• [TASK TO COMPLETE]: Write out the whole of the material exactly.

• • • • •

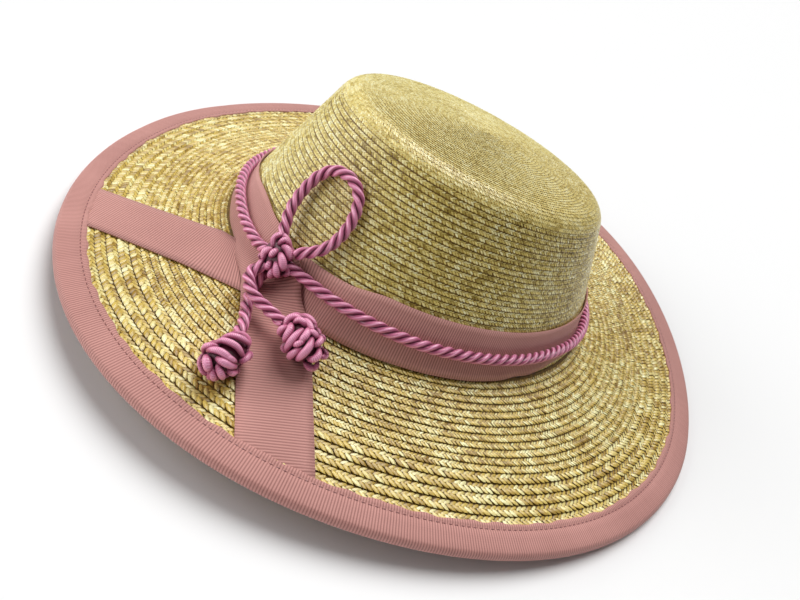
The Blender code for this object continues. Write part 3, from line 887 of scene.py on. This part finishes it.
def plait_tree():
    tree = new_tree("plait", [("Pitch", "NodeSocketFloat", 0.0019), ("Bulge", "NodeSocketFloat", 0.0004),
                              ("Lift", "NodeSocketFloat", 0.0003), ("Slant", "NodeSocketFloat", 0.8),
                              ("Nod", "NodeSocketFloat", 0.6),
                              ("Vertices", "NodeSocketInt", 3), ("Seed", "NodeSocketInt", 1),
                              ("Material", "NodeSocketMaterial", None)])
    w = Wires(tree)
    start = w.node("NodeGroupInput").outputs
    points = w.spread(start)
    facing, row_width = w.kept("facing", "FLOAT_VECTOR"), w.kept("row_width")
    tangent = w.out("GeometryNodeInputTangent")
    turned = w.out("FunctionNodeAxesToRotation", {"Primary Axis": facing, "Secondary Axis": tangent},
                   primary_axis="Z", secondary_axis="X")
    half = w.times(row_width, 0.5)
    travelled = w.node("GeometryNodeSplineParameter").outputs["Length"]
    row = w.node("GeometryNodeCurveOfPoint").outputs["Curve Index"]
    bunch_place = w.out("ShaderNodeCombineXYZ", {0: w.math("DIVIDE", travelled, 0.0085),
                                                 1: w.times(row, 0.83), 2: start["Seed"]})
    bunch = w.out("ShaderNodeTexNoise", {"Vector": bunch_place, "Scale": 1.0, "Detail": 1.0})
    columns = []
    for index, (rows, low, high, slant, height) in enumerate(((start["Vertices"], -1.0, 0.28, -1.0, 1.0),
                                                              (3, 0.12, 1.0, 1.0, 0.8))):
        straw = straw_shape(w, start, rows, low, high, slant, height)
        seed = w.add(start["Seed"], 10.0 * index)
        slip = w.between(-0.14, 0.14, w.add(seed, 5.0))
        slip = w.times(w.add(slip, 0.5 * index), start["Pitch"])
        away = w.out("ShaderNodeVectorMath", {0: tangent, "Scale": slip}, operation="SCALE")
        shifted = w.out("GeometryNodeSetPosition", {"Geometry": points, "Offset": away})
        own_tone = w.between(0.0, 1.0, w.add(seed, 3.0))
        tone = w.add(w.times(own_tone, 0.70), w.times(w.subtract(bunch, 0.36), 1.05))
        toned = w.keep_value(shifted, "tone", tone)
        jitter = w.between(0.84, 1.16, seed)
        size = w.node("ShaderNodeCombineXYZ", {0: w.times(start["Pitch"], jitter), 1: half, 2: jitter})
        nod = w.out("FunctionNodeRandomValue", {0: (-0.12, -0.20, -0.05), 1: (0.12, 0.20, 0.05),
                                                "Seed": w.add(seed, 7.0)}, data_type="FLOAT_VECTOR")
        nod = w.out("ShaderNodeVectorMath", {0: nod, "Scale": start["Nod"]}, operation="SCALE")
        nod = w.out("FunctionNodeEulerToRotation", {"Euler": nod})
        nodded = w.out("FunctionNodeRotateRotation", {"Rotation": turned, "Rotate By": nod},
                       rotation_space="LOCAL")
        placed = w.node("GeometryNodeInstanceOnPoints", {"Points": toned, "Instance": straw,
                                                         "Rotation": nodded, "Scale": size.outputs[0]})
        columns.append(placed.outputs[0])
    joined = w.node("GeometryNodeJoinGeometry")
    for column in columns:
        tree.links.new(column, joined.inputs[0])
    real = w.out("GeometryNodeRealizeInstances", {"Geometry": joined.outputs[0]})
    w.finish(start, w.out("GeometryNodeSetShadeSmooth", {"Geometry": real}))
    return tree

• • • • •

• [EXPECTED ANSWER]:
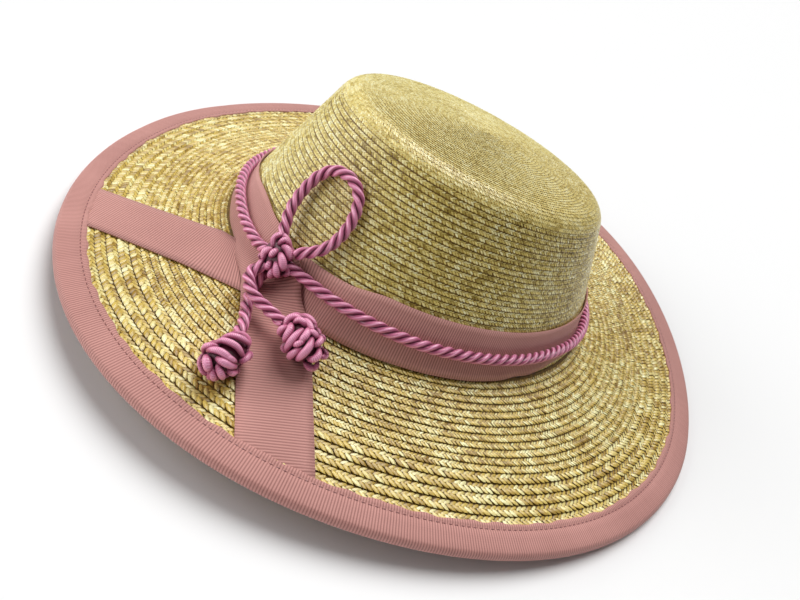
The Blender code for this object continues. Write part 3, from line 887 of scene.py on. This part finishes it.
def plait_tree():
    tree = new_tree("plait", [("Pitch", "NodeSocketFloat", 0.0019), ("Bulge", "NodeSocketFloat", 0.0004),
                              ("Lift", "NodeSocketFloat", 0.0003), ("Slant", "NodeSocketFloat", 0.8),
                              ("Nod", "NodeSocketFloat", 0.6),
                              ("Vertices", "NodeSocketInt", 3), ("Seed", "NodeSocketInt", 1),
                              ("Material", "NodeSocketMaterial", None)])
    w = Wires(tree)
    start = w.node("NodeGroupInput").outputs
    points = w.spread(start)
    facing, row_width = w.kept("facing", "FLOAT_VECTOR"), w.kept("row_width")
    tangent = w.out("GeometryNodeInputTangent")
    turned = w.out("FunctionNodeAxesToRotation", {"Primary Axis": facing, "Secondary Axis": tangent},
                   primary_axis="Z", secondary_axis="X")
    half = w.times(row_width, 0.5)
    travelled = w.node("GeometryNodeSplineParameter").outputs["Length"]
    row = w.node("GeometryNodeCurveOfPoint").outputs["Curve Index"]
    bunch_place = w.out("ShaderNodeCombineXYZ", {0: w.math("DIVIDE", travelled, 0.0085),
                                                 1: w.times(row, 0.83), 2: start["Seed"]})
    bunch = w.out("ShaderNodeTexNoise", {"Vector": bunch_place, "Scale": 1.0, "Detail": 1.0})
    columns = []
    for index, (rows, low, high, slant, height) in enumerate(((start["Vertices"], -1.0, 0.28, -1.0, 1.0),
                                                              (3, 0.12, 1.0, 1.0, 0.8))):
        straw = straw_shape(w, start, rows, low, high, slant, height)
        seed = w.add(start["Seed"], 10.0 * index)
        slip = w.between(-0.14, 0.14, w.add(seed, 5.0))
        slip = w.times(w.add(slip, 0.5 * index), start["Pitch"])
        away = w.out("ShaderNodeVectorMath", {0: tangent, "Scale": slip}, operation="SCALE")
        shifted = w.out("GeometryNodeSetPosition", {"Geometry": points, "Offset": away})
        own_tone = w.between(0.0, 1.0, w.add(seed, 3.0))
        tone = w.add(w.times(own_tone, 0.70), w.times(w.subtract(bunch, 0.36), 1.05))
        toned = w.keep_value(shifted, "tone", tone)
        jitter = w.between(0.84, 1.16, seed)
        size = w.node("ShaderNodeCombineXYZ", {0: w.times(start["Pitch"], jitter), 1: half, 2: jitter})
        nod = w.out("FunctionNodeRandomValue", {0: (-0.12, -0.20, -0.05), 1: (0.12, 0.20, 0.05),
                                                "Seed": w.add(seed, 7.0)}, data_type="FLOAT_VECTOR")
        nod = w.out("ShaderNodeVectorMath", {0: nod, "Scale": start["Nod"]}, operation="SCALE")
        nod = w.out("FunctionNodeEulerToRotation", {"Euler": nod})
        nodded = w.out("FunctionNodeRotateRotation", {"Rotation": turned, "Rotate By": nod},
                       rotation_space="LOCAL")
        placed = w.node("GeometryNodeInstanceOnPoints", {"Points": toned, "Instance": straw,
                                                         "Rotation": nodded, "Scale": size.outputs[0]})
        columns.append(placed.outputs[0])
    joined = w.node("GeometryNodeJoinGeometry")
    for column in columns:
        tree.links.new(column, joined.inputs[0])
    real = w.out("GeometryNodeRealizeInstances", {"Geometry": joined.outputs[0]})
    w.finish(start, w.out("GeometryNodeSetShadeSmooth", {"Geometry": real}))
    return tree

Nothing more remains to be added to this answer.